[Instructions for the task]
Your task is to return, exactly, the run of lines starting at the line holding "# Centre it over the origin" and ending at the line holding "obj.parent = empty", both ends included and no other lines.

[Provided records]
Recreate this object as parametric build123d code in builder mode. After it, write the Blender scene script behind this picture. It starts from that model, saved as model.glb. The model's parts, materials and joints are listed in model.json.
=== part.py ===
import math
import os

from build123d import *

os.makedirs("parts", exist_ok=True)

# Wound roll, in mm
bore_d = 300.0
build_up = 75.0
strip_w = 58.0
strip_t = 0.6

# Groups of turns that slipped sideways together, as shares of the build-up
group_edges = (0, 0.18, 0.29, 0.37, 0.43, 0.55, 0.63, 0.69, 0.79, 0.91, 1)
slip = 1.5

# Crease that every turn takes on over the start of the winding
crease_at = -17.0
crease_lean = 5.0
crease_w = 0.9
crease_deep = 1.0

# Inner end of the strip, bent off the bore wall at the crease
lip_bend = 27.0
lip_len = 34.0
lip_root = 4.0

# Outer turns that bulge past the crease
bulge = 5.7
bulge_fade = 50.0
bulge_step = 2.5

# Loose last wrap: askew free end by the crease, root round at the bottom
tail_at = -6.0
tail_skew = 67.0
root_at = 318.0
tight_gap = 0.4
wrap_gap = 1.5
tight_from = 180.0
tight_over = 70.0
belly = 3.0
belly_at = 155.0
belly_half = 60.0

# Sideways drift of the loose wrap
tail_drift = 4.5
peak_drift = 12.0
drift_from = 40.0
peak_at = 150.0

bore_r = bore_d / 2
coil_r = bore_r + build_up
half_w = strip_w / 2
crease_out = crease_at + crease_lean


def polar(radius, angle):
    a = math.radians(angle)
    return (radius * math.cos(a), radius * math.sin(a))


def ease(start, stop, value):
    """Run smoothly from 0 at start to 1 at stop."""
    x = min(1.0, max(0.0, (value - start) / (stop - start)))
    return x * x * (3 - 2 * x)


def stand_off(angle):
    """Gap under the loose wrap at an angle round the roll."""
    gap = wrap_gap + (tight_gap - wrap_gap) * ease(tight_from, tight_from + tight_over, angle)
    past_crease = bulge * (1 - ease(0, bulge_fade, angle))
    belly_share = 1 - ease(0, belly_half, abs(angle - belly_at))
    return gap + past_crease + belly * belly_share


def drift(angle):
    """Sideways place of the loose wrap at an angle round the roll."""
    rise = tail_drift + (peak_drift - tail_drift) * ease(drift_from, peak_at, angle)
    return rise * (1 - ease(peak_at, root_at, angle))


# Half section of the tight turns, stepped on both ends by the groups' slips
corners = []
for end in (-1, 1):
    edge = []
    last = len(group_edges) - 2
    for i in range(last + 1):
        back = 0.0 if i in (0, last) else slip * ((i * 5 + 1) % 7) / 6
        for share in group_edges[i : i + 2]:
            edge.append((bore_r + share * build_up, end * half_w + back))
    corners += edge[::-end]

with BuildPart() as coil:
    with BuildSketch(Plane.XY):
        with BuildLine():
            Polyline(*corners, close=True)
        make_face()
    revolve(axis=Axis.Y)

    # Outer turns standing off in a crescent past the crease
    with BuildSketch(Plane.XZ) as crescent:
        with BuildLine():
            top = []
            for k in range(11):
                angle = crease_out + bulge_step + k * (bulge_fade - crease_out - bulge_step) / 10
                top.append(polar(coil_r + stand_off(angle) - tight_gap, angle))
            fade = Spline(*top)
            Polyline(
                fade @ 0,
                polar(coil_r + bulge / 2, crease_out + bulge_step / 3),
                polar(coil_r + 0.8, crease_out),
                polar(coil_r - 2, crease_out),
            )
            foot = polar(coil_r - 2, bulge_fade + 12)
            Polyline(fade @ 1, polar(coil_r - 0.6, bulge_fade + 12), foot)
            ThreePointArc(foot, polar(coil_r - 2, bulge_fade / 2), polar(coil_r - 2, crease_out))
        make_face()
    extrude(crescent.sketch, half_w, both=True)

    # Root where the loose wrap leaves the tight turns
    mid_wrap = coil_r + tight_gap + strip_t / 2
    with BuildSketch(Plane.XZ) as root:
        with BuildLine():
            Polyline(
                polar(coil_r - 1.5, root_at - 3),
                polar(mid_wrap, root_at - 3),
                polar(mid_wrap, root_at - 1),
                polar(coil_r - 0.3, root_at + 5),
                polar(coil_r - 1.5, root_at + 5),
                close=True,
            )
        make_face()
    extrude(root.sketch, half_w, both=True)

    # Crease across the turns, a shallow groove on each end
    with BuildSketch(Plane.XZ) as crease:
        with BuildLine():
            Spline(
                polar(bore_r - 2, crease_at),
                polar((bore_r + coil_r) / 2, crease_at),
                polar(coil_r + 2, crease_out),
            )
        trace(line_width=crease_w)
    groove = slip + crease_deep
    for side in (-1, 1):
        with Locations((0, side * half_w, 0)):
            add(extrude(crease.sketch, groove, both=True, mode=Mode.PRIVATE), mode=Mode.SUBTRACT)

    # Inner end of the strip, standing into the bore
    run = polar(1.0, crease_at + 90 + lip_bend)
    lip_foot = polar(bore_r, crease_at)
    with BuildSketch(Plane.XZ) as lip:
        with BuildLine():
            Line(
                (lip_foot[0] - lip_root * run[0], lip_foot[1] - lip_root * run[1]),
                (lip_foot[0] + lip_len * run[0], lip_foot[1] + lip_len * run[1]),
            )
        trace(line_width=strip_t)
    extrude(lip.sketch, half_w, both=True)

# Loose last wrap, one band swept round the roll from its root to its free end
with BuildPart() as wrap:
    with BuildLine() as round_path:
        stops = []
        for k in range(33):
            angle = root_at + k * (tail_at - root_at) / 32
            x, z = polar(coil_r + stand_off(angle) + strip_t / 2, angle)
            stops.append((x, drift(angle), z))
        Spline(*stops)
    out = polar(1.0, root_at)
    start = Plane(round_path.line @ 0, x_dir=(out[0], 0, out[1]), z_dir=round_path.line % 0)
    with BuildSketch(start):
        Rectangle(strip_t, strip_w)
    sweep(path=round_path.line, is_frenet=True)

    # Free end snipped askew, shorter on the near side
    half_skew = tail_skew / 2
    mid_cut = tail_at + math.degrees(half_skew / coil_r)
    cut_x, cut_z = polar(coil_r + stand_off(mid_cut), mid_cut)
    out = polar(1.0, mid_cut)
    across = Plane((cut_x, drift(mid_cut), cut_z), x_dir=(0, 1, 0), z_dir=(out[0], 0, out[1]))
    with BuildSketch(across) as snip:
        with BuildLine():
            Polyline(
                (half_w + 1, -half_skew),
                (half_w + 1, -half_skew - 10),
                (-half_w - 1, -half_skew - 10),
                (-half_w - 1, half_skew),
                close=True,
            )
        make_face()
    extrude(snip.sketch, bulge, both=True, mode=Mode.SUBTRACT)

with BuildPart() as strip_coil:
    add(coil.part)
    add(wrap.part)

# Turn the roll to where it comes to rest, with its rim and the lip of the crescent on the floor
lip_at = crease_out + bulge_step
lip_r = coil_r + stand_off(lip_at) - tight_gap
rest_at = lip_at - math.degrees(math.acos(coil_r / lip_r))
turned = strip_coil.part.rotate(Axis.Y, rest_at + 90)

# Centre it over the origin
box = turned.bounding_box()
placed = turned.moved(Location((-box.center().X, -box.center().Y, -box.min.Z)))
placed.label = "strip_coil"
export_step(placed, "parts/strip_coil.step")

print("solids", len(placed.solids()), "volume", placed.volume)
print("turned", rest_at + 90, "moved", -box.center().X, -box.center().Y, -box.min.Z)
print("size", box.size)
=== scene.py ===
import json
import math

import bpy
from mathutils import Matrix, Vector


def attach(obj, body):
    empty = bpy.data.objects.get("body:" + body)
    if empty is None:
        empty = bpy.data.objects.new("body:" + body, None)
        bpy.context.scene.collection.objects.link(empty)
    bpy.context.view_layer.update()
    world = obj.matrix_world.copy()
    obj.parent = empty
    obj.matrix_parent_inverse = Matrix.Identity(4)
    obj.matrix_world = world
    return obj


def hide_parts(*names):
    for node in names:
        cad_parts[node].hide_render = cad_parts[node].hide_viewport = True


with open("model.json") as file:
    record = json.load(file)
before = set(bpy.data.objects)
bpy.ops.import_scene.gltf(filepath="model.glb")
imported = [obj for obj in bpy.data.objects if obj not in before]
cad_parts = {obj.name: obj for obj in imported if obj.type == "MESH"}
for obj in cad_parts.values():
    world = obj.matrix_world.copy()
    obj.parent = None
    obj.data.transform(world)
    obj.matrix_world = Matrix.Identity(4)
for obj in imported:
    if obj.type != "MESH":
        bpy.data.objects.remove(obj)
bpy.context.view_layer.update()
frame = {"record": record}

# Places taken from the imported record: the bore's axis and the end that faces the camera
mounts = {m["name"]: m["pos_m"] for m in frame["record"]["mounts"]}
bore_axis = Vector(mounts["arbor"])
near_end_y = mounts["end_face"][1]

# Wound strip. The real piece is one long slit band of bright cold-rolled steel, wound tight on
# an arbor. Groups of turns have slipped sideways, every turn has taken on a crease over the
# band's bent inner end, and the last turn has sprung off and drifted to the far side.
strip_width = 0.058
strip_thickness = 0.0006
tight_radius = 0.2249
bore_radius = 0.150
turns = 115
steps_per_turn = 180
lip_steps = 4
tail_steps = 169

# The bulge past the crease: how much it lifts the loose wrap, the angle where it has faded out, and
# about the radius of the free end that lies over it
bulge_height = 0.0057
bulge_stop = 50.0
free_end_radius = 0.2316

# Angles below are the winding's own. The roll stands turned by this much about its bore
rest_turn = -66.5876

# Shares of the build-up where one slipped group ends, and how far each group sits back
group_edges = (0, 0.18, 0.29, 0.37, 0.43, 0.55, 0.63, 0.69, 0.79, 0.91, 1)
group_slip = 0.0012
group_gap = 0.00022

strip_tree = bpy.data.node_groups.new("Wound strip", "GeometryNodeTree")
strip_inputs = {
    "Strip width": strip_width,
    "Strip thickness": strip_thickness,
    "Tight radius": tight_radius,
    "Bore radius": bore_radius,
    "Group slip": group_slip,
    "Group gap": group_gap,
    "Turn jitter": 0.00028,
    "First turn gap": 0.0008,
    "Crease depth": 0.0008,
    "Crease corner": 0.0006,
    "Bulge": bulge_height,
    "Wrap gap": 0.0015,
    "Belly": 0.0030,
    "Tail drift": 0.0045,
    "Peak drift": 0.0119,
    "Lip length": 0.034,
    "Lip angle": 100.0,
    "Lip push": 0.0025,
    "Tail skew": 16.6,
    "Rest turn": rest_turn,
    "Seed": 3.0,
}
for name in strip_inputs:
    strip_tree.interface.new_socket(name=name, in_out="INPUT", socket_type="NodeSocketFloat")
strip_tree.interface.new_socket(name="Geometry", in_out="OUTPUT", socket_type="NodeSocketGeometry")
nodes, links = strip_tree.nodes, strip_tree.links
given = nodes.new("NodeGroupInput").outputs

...

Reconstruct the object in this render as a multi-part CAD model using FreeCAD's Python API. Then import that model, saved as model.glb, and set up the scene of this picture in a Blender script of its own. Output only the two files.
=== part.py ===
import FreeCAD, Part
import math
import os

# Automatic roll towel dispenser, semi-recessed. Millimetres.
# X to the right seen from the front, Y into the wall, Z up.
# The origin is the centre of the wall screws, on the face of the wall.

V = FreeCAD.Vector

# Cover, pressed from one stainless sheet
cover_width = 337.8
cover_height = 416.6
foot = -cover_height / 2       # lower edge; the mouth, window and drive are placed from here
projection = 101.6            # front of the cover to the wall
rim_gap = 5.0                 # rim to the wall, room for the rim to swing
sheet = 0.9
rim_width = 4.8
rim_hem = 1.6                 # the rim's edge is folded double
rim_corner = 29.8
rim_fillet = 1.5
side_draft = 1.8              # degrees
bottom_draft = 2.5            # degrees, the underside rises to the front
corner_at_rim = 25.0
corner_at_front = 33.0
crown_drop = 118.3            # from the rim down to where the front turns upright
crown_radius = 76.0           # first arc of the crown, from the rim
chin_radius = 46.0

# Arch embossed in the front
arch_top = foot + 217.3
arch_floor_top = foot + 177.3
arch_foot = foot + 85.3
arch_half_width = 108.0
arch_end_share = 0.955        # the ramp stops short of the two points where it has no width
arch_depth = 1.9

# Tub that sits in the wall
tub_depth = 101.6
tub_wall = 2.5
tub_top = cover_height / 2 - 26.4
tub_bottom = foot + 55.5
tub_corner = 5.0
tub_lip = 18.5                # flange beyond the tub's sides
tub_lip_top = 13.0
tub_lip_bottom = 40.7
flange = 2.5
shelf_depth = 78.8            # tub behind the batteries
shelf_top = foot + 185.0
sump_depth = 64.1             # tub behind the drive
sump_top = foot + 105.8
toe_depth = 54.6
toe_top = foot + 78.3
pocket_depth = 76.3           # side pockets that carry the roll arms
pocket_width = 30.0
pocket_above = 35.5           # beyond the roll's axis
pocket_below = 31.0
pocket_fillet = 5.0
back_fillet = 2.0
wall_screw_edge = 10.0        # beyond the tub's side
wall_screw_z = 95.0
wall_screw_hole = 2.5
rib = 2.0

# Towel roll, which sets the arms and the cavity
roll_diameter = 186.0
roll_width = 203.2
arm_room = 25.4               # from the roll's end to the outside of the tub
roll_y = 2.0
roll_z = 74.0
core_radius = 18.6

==

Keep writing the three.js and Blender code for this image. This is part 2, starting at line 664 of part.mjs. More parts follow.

[Expected output]
# Centre it over the origin
box = turned.bounding_box()
placed = turned.moved(Location((-box.center().X, -box.center().Y, -box.min.Z)))
placed.label = "strip_coil"
export_step(placed, "parts/strip_coil.step")

print("solids", len(placed.solids()), "volume", placed.volume)
print("turned", rest_at + 90, "moved", -box.center().X, -box.center().Y, -box.min.Z)
print("size", box.size)
=== scene.py ===
import json
import math

import bpy
from mathutils import Matrix, Vector


def attach(obj, body):
    empty = bpy.data.objects.get("body:" + body)
    if empty is None:
        empty = bpy.data.objects.new("body:" + body, None)
        bpy.context.scene.collection.objects.link(empty)
    bpy.context.view_layer.update()
    world = obj.matrix_world.copy()
    obj.parent = empty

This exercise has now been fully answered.